Finance Minister Grant Robertson has signalled it’s unlikely the Government will provide “helicopter money” before the election.
Speaking on a Bloomberg webinar, Robertson said handing out universal cash payments was not in his “immediate plan”, although all options remained on the table.
The Opposition has repeatedly attacked the Government for setting $20 billion aside in the May Budget for yet-to-be-determined COVID-19-related spending, arguing it would spend this on pre-election bribes.
However, Robertson reiterated his plan wasn’t to drain this fund, but rather use it to maintain a “buffer” that could be used “as is needed and as is required”.
In question time in Parliament on Tuesday he told National’s Paul Goldsmith, $17.6 billion of the fund remained unallocated.
Altogether, the Government has allocated $62 billion towards the COVID-19 recovery - the equivalent of 20% of gross domestic product (GDP).
Robertson said Treasury estimated $26 billion of this would be spent by June 30. The wage subsidy will account for a large portion of this.
Pressed by Goldsmith on what rules - if any - he has put around spending the unallocated $17.6 billion pre-election, Robertson said, “It is designed to ensure that New Zealand can continue to respond to COVID-19 in the way that we have…”
Goldsmith then asked, “Does he believe higher taxes will be necessary?”
Robertson responded: “The way that New Zealand will get through this is to grow our economy sustainably. The long-term projections show that debt will reduce as we do that.”
Asked by Goldsmith whether he could rule out income tax increases, Robertson didn’t provide an explicit answer, but said each party would take its own tax policy to the election.
Prime Minister Jacinda Ardern on Monday said Labour’s tax policy would look different to the wealth tax put forward by the Greens.
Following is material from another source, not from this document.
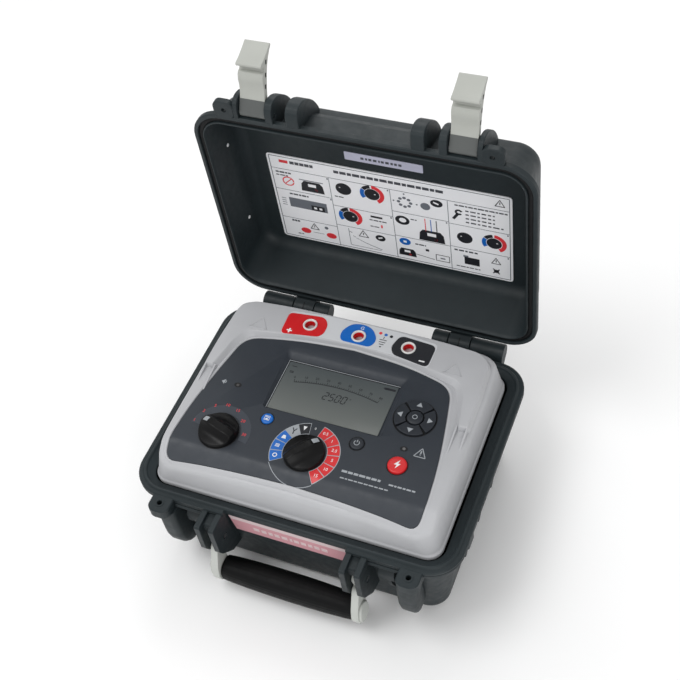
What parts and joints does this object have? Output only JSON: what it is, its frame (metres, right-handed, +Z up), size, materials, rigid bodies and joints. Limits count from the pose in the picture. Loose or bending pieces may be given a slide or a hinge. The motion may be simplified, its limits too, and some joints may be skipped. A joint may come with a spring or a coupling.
{
  "type": "insulation resistance tester",
  "caption": "Portable insulation tester in a hinged carrying case: display, selector knobs, keys and shrouded test sockets on the deck, latched lid, carrying handle.",
  "frame": {"origin": "centre of the case underside, on the supporting surface", "axes": "+Z up, -Y towards the user (the handle side), +X to the user's right"},
  "size_m": [0.315, 0.3291, 0.411],
  "materials": {
    "case_charcoal": "fine grain",
    "deck_grey": "satin",
    "overlay_slate": "satin print film",
    "display_grey": "gloss",
    "knob_black": "satin",
    "rubber_black": "matt",
    "latch_grey": "satin",
    "handle_grey": "satin",
    "signal_red": "gloss",
    "signal_blue": "gloss",
    "ring_white": "satin",
    "label_pink": "printed film",
    "card_paper": "printed card",
    "label_lilac": "printed film",
    "steel": "brushed",
    "brass": "turned",
    "board_green": "solder mask",
    "winding_copper": "taped winding",
    "cell_wrap": "shrink wrap",
    "lens_amber": "clear lens"
  },
  "bodies": {
    "case": {"base_case": "case_charcoal", "deck_panel": "deck_grey", "panel_overlay": "overlay_slate", "terminal_housing": "deck_grey", "red_terminal_label": "signal_red", "blue_terminal_label": "signal_blue", "black_terminal_label": "knob_black", "red_terminal_socket": "ring_white", "blue_terminal_socket": "ring_white", "black_terminal_socket": "ring_white", "red_terminal_contact": "brass", "blue_terminal_contact": "brass", "black_terminal_contact": "brass", "display_window": "display_grey", "display_module": "knob_black", "main_board": "board_green", "timer_rotary_switch": "knob_black", "range_rotary_switch": "knob_black", "high_voltage_transformer": "winding_copper", "battery_pack": "cell_wrap", "storage_capacitor": "knob_black", "buzzer": "knob_black", "left_status_lens": "lens_amber", "right_status_lens": "lens_amber", "front_label_plate": "label_pink", "foot_front_left": "rubber_black", "foot_front_right": "rubber_black", "foot_rear_left": "rubber_black", "foot_rear_right": "rubber_black", "case_screw_front_left": "steel", "case_screw_front_right": "steel", "case_screw_rear_left": "steel", "case_screw_rear_right": "steel", "handle_pin_left": "steel", "handle_pin_right": "steel", "hinge_pin_left": "steel", "hinge_pin_right": "steel"},
    "lid": {"lid_shell": "case_charcoal", "lid_gasket": "rubber_black", "instruction_card": "card_paper", "lid_strip_label": "label_lilac", "latch_pin_left": "steel", "latch_pin_right": "steel"},
    "latch_left": {"latch_left": "latch_grey"},
    "latch_right": {"latch_right": "latch_grey"},
    "handle": {"handle_arm_left": "handle_grey", "handle_arm_right": "handle_grey", "handle_grip": "rubber_black"},
    "timer_knob": {"timer_knob": "knob_black"},
    "range_knob": {"range_knob": "knob_black"},
    "save_button": {"save_button": "signal_blue"},
    "power_button": {"power_button": "knob_black"},
    "test_button": {"test_button": "signal_red"},
    "nav_up_key": {"nav_up_key": "knob_black"},
    "nav_down_key": {"nav_down_key": "knob_black"},
    "nav_left_key": {"nav_left_key": "knob_black"},
    "nav_right_key": {"nav_right_key": "knob_black"},
    "nav_centre_key": {"nav_centre_key": "knob_black"}
  },
  "joints": [
    {"name": "lid_hinge", "type": "hinge", "parent": "case", "child": "lid", "pos_m": [0, 0.13035, 0.1028], "axis": [-1, 0, 0], "range_deg": [-87.5, 0]},
    {"name": "left_latch_hinge", "type": "hinge", "parent": "lid", "child": "latch_left", "pos_m": [0, 0.12851, 0.35596], "axis": [-1, 0, 0], "range_deg": [-110, 0]},
    {"name": "right_latch_hinge", "type": "hinge", "parent": "lid", "child": "latch_right", "pos_m": [0, 0.12851, 0.35596], "axis": [-1, 0, 0], "range_deg": [-110, 0]},
    {"name": "handle_hinge", "type": "hinge", "parent": "case", "child": "handle", "pos_m": [0, -0.123, 0.074], "axis": [-1, 0, 0], "range_deg": [0, 95]},
    {"name": "timer_knob_turn", "type": "hinge", "parent": "case", "child": "timer_knob", "pos_m": [-0.084, -0.058, 0.139], "axis": [0, 0, 1], "range_deg": [-185, 65]},
    {"name": "range_knob_turn", "type": "hinge", "parent": "case", "child": "range_knob", "pos_m": [0, -0.057, 0.139], "axis": [0, 0, 1], "range_deg": [-97.5, 150]},
    {"name": "save_button_press", "type": "slide", "parent": "case", "child": "save_button", "axis": [0, 0, -1], "range_m": [0, 0.0015], "stiffness_N_per_m": 400, "springref_m": -0.0005},
    {"name": "power_button_press", "type": "slide", "parent": "case", "child": "power_button", "axis": [0, 0, -1], "range_m": [0, 0.0015], "stiffness_N_per_m": 400, "springref_m": -0.0005},
    {"name": "test_button_press", "type": "slide", "parent": "case", "child": "test_button", "axis": [0, 0, -1], "range_m": [0, 0.002], "stiffness_N_per_m": 500, "springref_m": -0.0005},
    {"name": "nav_up_press", "type": "slide", "parent": "case", "child": "nav_up_key", "axis": [0, 0, -1], "range_m": [0, 0.001], "stiffness_N_per_m": 400, "springref_m": -0.0005},
    {"name": "nav_down_press", "type": "slide", "parent": "case", "child": "nav_down_key", "axis": [0, 0, -1], "range_m": [0, 0.001], "stiffness_N_per_m": 400, "springref_m": -0.0005},
    {"name": "nav_left_press", "type": "slide", "parent": "case", "child": "nav_left_key", "axis": [0, 0, -1], "range_m": [0, 0.001], "stiffness_N_per_m": 400, "springref_m": -0.0005},
    {"name": "nav_right_press", "type": "slide", "parent": "case", "child": "nav_right_key", "axis": [0, 0, -1], "range_m": [0, 0.001], "stiffness_N_per_m": 400, "springref_m": -0.0005},
    {"name": "nav_centre_press", "type": "slide", "parent": "case", "child": "nav_centre_key", "axis": [0, 0, -1], "range_m": [0, 0.001], "stiffness_N_per_m": 400, "springref_m": -0.0005}
  ]
}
Robertson also repeated a line he’s used in the past, that his focus is on putting money in people’s pockets, not taking it out.
Treasury secretary and chief executive, Caralee McLiesh, in May said the Government had not asked it to model how tax hikes could help cover the cost of the COVID-19 response.
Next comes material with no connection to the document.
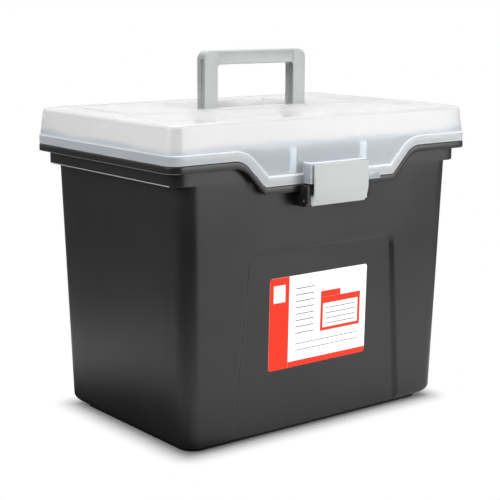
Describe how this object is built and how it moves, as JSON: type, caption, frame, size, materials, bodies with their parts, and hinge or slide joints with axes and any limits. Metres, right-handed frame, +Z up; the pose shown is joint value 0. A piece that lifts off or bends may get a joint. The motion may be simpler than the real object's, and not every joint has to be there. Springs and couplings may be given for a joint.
{
  "type": "portable file box",
  "caption": "Tapered tub for hanging folders with a clear hinged lid, a fold-down bail handle, a front snap latch and a lift-out organiser tray.",
  "frame": {"origin": "middle of the foot's underside, on the table", "axes": "+X along the front from left to right as the latch is faced, -Y out of the front face where the latch is, +Z up"},
  "size_m": [0.3504, 0.2565, 0.3453],
  "materials": {
    "tub_plastic": "fine satin, black polypropylene",
    "lid_plastic": "smooth translucent natural polypropylene",
    "tray_plastic": "translucent milky polypropylene",
    "handle_plastic": "satin light grey",
    "latch_plastic": "satin light grey",
    "latch_pin_metal": "bright drawn wire",
    "hinge_pin_metal": "bright drawn wire",
    "label_paper": "printed film label"
  },
  "bodies": {
    "tub_body": {"tub": "tub_plastic", "label": "label_paper", "latch_pin": "latch_pin_metal", "hinge_pin_left": "hinge_pin_metal", "hinge_pin_right": "hinge_pin_metal"},
    "lid_body": {"lid": "lid_plastic"},
    "tray_body": {"organiser_tray": "tray_plastic"},
    "handle_body": {"handle": "handle_plastic"},
    "latch_body": {"latch": "latch_plastic"}
  },
  "joints": [
    {"name": "lid_hinge", "type": "hinge", "parent": "tub_body", "child": "lid_body", "pos_m": [0, 0.1238, 0.2575], "axis": [-1, 0, 0], "range_deg": [0, 105]},
    {"name": "latch_hinge", "type": "hinge", "parent": "tub_body", "child": "latch_body", "pos_m": [0, -0.1185, 0.2185], "axis": [1, 0, 0], "range_deg": [0, 120]},
    {"name": "handle_fold", "type": "hinge", "parent": "lid_body", "child": "handle_body", "pos_m": [0, 0.0065, 0.2877], "axis": [-1, 0, 0], "range_deg": [0, 90]},
    {"name": "tray_lift", "type": "slide", "parent": "tub_body", "child": "tray_body", "axis": [0, 0, 1], "range_m": [0, 0.045]}
  ],
  "couplings": [
    {"joint": "tray_lift", "follows": "lid_hinge", "m_per_rad": 0.024}
  ]
}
She did however say Treasury was looking at additional ways the Government could stimulate the economy, including through helicopter money.
And while the Reserve Bank on June 26 said the Government’s Budget spending plans were “slightly larger” than it expected, it reiterated: “The main support for the economy in this environment is appropriately being provided through increased fiscal spending. However, monetary policy will continue to provide significant support.”